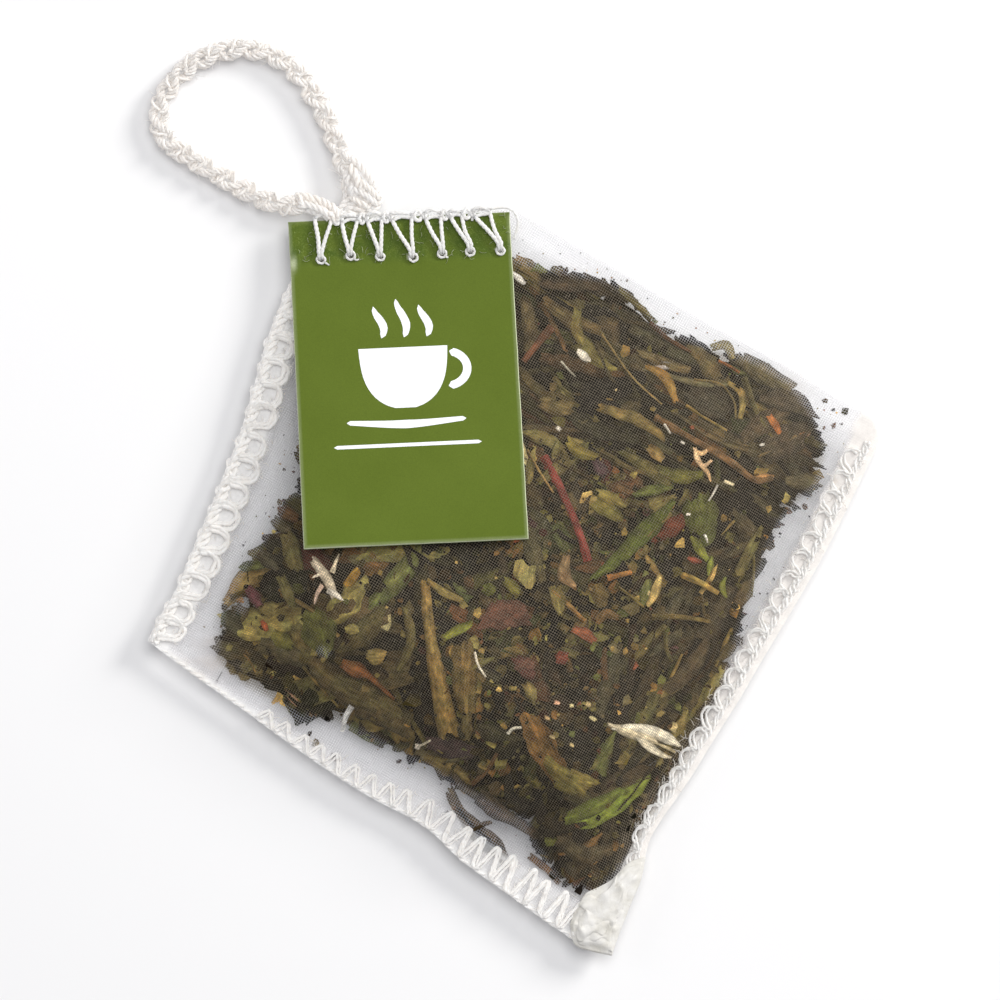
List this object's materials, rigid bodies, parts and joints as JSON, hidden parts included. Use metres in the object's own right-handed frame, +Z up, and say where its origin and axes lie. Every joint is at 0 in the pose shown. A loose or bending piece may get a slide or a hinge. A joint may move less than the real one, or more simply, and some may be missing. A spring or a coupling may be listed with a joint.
{
  "type": "flat stitched mesh tea bag",
  "caption": "Flat mesh tea bag: one sheet folded and overlock-stitched on its open edges, paper tag sewn over the cut corner, thread hanging loop, whole-leaf tea showing inside.",
  "frame": {"origin": "on the surface the bag lies on, under the middle of the pouch and tag (the hanging loop is not counted)", "axes": "+Z up from the table, +Y along the tag's length towards the hanging loop, +X to the right of the tag"},
  "size_m": [0.0836, 0.1066, 0.0114],
  "materials": {
    "mesh_cloth": "sheer square-woven mesh of fine translucent white thread, slight sheen",
    "tag_card": "matt green printed card with pale cut edges",
    "loop_thread": "soft white plaited thread chain",
    "tag_thread": "white twisted thread",
    "seam_thread": "soft white overlock thread",
    "loose_leaf": "small broken dry leaf, dark brown and olive",
    "red_stem": "dry reddish stem",
    "dry_stem": "dry straw and olive stems",
    "green_leaf": "dry green leaf",
    "tan_leaf": "dry tan leaf",
    "fruit_piece": "dried red-brown fruit or petal piece",
    "petal": "dry cream petal",
    "dark_leaf": "dry dark olive leaf"
  },
  "bodies": {
    "root": {"mesh_pouch": "mesh_cloth", "paper_tag": "tag_card", "hanging_loop": "loop_thread", "tag_stitch_thread": "tag_thread", "seam_thread_left": "seam_thread", "seam_thread_bottom": "seam_thread", "seam_thread_right": "seam_thread", "loose_leaf_bed": "loose_leaf", "red_stem": "red_stem", "green_lance_leaf": "green_leaf", "green_broad_leaf": "green_leaf", "upper_green_blade": "green_leaf", "tan_curl_chip": "tan_leaf", "orange_stem": "dry_stem", "cream_twin_stem": "dry_stem", "tan_stem": "dry_stem", "small_green_leaf_a": "green_leaf", "small_green_leaf_b": "green_leaf", "pale_square_chip": "tan_leaf", "green_disc_chip": "green_leaf", "narrow_tan_leaf": "tan_leaf", "maroon_chip": "fruit_piece", "orange_chip": "fruit_piece", "brown_curl_chip": "tan_leaf", "olive_long_stem": "dry_stem", "curved_small_stem": "dry_stem", "red_chip": "fruit_piece", "maroon_round_chip": "fruit_piece", "straw_stem": "dry_stem", "broad_tan_leaf": "tan_leaf", "green_blade_small": "green_leaf", "big_green_leaf": "green_leaf", "light_green_leaf": "green_leaf", "brown_spoon_leaf": "tan_leaf", "tan_disc": "tan_leaf", "tan_ring_chip": "tan_leaf", "dark_olive_stem": "dry_stem", "golden_stub": "tan_leaf", "star_petal": "petal", "olive_side_leaf": "dark_leaf", "olive_side_leaf_b": "dark_leaf", "large_olive_leaf": "dark_leaf", "tan_orange_leaf": "tan_leaf", "forked_cream_petal": "petal", "bright_green_blade": "green_leaf", "forked_dark_twig": "dark_leaf", "brown_main_stem": "dry_stem", "tan_blade": "tan_leaf", "upright_olive_leaf": "dark_leaf", "red_twig": "red_stem", "dark_long_leaf": "dark_leaf", "big_twisted_leaf": "dark_leaf", "tan_olive_leaf": "tan_leaf", "dark_oval_leaf": "dark_leaf", "right_dark_leaf": "dark_leaf", "olive_top_leaf": "dark_leaf"}
  },
  "joints": []
}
★ ★ ★ ★
Where a line contains the string "joints", extract that line.

List this object's materials, rigid bodies, parts and joints as JSON, hidden parts included. Use metres in the object's own right-handed frame, +Z up, and say where its origin and axes lie. Every joint is at 0 in the pose shown. A loose or bending piece may get a slide or a hinge. A joint may move less than the real one, or more simply, and some may be missing. A spring or a coupling may be listed with a joint.
  "joints": []